— To do —
Go through the entries below and copy each line containing the word "between".

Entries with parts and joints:
★ ★ ★

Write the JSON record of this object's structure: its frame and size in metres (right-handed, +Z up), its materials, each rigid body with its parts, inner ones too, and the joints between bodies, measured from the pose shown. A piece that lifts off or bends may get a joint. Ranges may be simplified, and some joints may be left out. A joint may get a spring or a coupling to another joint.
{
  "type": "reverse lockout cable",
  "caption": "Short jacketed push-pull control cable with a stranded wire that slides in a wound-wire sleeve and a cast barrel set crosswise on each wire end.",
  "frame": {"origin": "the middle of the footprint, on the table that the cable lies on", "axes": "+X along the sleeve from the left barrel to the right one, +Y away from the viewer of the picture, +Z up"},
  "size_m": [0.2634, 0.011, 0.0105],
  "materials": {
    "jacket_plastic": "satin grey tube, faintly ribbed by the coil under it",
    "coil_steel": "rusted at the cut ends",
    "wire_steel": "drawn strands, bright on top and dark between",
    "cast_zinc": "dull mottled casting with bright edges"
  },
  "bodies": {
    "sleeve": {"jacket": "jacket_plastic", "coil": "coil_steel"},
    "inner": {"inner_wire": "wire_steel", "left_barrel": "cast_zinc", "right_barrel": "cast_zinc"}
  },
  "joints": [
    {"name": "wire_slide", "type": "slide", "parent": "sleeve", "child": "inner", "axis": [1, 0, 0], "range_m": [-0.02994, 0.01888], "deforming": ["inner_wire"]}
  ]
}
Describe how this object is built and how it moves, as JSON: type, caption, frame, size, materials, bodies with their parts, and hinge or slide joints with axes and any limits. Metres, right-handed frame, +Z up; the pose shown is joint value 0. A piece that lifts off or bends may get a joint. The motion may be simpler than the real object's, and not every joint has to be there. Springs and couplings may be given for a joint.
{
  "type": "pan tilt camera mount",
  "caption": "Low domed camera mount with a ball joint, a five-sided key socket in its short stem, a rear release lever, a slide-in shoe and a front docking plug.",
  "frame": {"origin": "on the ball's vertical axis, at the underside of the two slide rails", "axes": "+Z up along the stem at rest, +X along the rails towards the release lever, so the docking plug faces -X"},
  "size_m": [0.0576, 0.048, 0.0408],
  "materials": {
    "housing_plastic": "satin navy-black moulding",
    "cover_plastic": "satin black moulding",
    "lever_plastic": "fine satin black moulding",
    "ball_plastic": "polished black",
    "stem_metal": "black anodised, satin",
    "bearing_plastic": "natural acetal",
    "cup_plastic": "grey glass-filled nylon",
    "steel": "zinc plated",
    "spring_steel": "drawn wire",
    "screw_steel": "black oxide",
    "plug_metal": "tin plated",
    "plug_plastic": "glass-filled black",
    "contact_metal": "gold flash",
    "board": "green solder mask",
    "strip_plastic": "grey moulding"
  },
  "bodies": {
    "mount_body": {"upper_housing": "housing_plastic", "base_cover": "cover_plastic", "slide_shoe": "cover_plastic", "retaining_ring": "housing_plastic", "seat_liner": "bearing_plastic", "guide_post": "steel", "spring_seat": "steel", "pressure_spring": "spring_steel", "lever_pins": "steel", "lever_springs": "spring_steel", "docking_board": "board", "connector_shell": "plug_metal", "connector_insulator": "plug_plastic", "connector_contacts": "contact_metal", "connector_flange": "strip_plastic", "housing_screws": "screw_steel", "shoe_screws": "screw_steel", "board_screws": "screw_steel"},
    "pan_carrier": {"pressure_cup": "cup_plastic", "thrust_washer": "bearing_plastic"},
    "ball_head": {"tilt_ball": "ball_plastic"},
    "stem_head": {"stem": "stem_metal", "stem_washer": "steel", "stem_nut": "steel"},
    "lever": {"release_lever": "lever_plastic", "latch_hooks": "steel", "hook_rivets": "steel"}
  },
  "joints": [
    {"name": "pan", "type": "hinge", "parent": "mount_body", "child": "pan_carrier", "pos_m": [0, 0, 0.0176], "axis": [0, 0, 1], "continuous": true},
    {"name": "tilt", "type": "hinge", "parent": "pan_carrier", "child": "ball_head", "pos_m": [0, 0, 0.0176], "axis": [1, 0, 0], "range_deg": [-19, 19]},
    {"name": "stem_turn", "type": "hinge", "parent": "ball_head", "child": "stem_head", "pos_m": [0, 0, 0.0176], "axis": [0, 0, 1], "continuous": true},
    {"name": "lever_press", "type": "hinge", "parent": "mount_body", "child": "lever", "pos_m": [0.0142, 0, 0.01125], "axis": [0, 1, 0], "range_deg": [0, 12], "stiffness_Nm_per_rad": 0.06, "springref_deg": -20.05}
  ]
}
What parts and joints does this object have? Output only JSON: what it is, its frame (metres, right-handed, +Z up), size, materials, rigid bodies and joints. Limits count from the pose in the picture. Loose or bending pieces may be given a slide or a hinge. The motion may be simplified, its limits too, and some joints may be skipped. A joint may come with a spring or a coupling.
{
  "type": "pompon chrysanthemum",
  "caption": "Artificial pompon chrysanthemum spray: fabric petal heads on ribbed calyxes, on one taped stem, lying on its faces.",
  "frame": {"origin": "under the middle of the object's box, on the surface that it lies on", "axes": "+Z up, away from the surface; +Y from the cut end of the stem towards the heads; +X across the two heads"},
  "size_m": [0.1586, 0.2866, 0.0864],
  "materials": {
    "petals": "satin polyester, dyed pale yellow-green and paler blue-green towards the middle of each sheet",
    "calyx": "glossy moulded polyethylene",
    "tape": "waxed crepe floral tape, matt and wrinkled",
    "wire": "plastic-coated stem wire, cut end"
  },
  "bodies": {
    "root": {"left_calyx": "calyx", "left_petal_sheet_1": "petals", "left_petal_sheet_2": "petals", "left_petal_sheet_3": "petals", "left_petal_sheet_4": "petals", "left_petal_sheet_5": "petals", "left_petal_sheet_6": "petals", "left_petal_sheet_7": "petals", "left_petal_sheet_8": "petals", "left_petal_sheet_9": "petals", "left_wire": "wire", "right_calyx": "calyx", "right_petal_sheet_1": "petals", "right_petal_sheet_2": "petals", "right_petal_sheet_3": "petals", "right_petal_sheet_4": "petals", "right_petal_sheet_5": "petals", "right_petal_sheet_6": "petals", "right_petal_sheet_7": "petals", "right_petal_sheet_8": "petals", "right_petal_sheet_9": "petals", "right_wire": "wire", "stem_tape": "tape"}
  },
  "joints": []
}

★ ★ ★

— Result of this exercise —
Write the JSON record of this object's structure: its frame and size in metres (right-handed, +Z up), its materials, each rigid body with its parts, inner ones too, and the joints between bodies, measured from the pose shown. A piece that lifts off or bends may get a joint. Ranges may be simplified, and some joints may be left out. A joint may get a spring or a coupling to another joint.
    "wire_steel": "drawn strands, bright on top and dark between",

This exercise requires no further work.